As for the uncertain implications of these elections, I offer one example because of its cultural Marxist significance for all the German states. It has to do with the green-red Bildungsplan 16 (Educational Plan 16) in Baden-Württemberg. It remains to be seen what will happen to this radical sex education package which embraces all levels of the educational system, from grade one, and spans all subject areas. Kretschmann had planned to sign it into law surreptitiously before these elections, but apparently did not follow through. Opposing the Bildungsplan, there have been seven demonstrations in Stuttgart spanning nearly two years, the last one being held on 28 February, with 4,500 participants, just slightly fewer than the peak number in the penultimate demonstration. These rallies go under the name of Demo für Alle, modelled after the much more numerically impressive La Manif pour tous. Will the political change lessen the chances that this plan will survive?

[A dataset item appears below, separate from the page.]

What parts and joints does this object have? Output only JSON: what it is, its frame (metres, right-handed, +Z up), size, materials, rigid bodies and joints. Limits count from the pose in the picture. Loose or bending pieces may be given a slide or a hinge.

If one examines the Landtag results for Baden-Württemberg for 2011, one notes that the CDU, the party with the largest single number of votes (39.0%), did not form the government; instead, the two Leftist minority parties formed the green-red coalition (Greens and SPD). This outcome may seem obvious to a German, but not to a Canadian, where a constellation like this leads to a minority government.
In Sunday’s election (Baden-Württemberg), the CDU lost more than 11% of its support compared with 2011, which according to Kopp Online is their worst showing since the ’50s. The voter turnout on 13 March 2016 was 5.7% higher than in 2011 according to Kopp Online, and a higher turnout was also measured for the elections in the other two states.
To put the numbers in perspective: according to Kopp Online thirteen million persons were called to vote in these state elections, and they constitute 20% of eligible voters in Germany; therefore 13 February was a kind of mini-federal election. These numbers materialised against a background of a massive anti-AfD campaign conducted by the old parties, media and other organisations, according to Kopp.
And just yesterday morning (14 March) there was the following news:
Prior to the Landtag elections, all Pegida administrators were suddenly blocked from Facebook. The movement judged this as an attempt at censorship and accordingly published a press release. The site continues as before.
The alternative news portal, MMnews, reported on 26 February that the Dresden Facebook presence, which has a 200,000 strong following, could be the object of future censorship. It has been learned, based on a “trusted source”, that Facebook, due to pressure at the level of the federal government, is to block or completely expunge sites like Pegida and their offshoots, according to the portal in an exclusive article. (Epoch Times)
The AfD now sits in eight state parliaments. In Baden-Württemberg the AfD reached 15.1 percent of the vote, just ahead of the SPD (12.7%); in the Rhineland Palatinate 12.6% and in Saxony-Anhalt the AfD achieved a remarkable 24.2%, the second-largest party in the Landtag next to the CDU, which reached 29.8%. Kopp Online makes the following summary comments:
It became the projected anti-Merkel warning election and it will cause much unease for many in Berlin, now that it comes down to the highly-paid mandates of the CDU and SPD functionaries. The reality deniers in the Konrad Adenauer House [the party headquarters of the German Christian Democrat Union] will not succeed in finding anything positive in this evening, although they have been trying to do so naturally in the usual manner since 6:05pm.
The Volkspartei SPD is dead. Under [Sigmar] Gabriel [Federal Minister for Economic Affairs and Energy] and [Heiko] Mass [Federal Minister of Justice] it mutated in a few years into a leftist splinter party. After just 12% in Saxony and Thuringia and no more than 20% in Bavaria, the SPD experienced an unparalleled debacle in Baden-Württenberg and Saxony-Anhalt, and attained in both states no more than 13%.
The election winner of the evening is without doubt the Alternative für Deutschland. Neither the BILD [newspaper] nor the defamations by the red-green functionaries made against the party, together with a never-before-seen media campaign against the party, could change anything. The countrywide double-digit results for the AfD also document the end of the opinion monopoly of the mainstream media.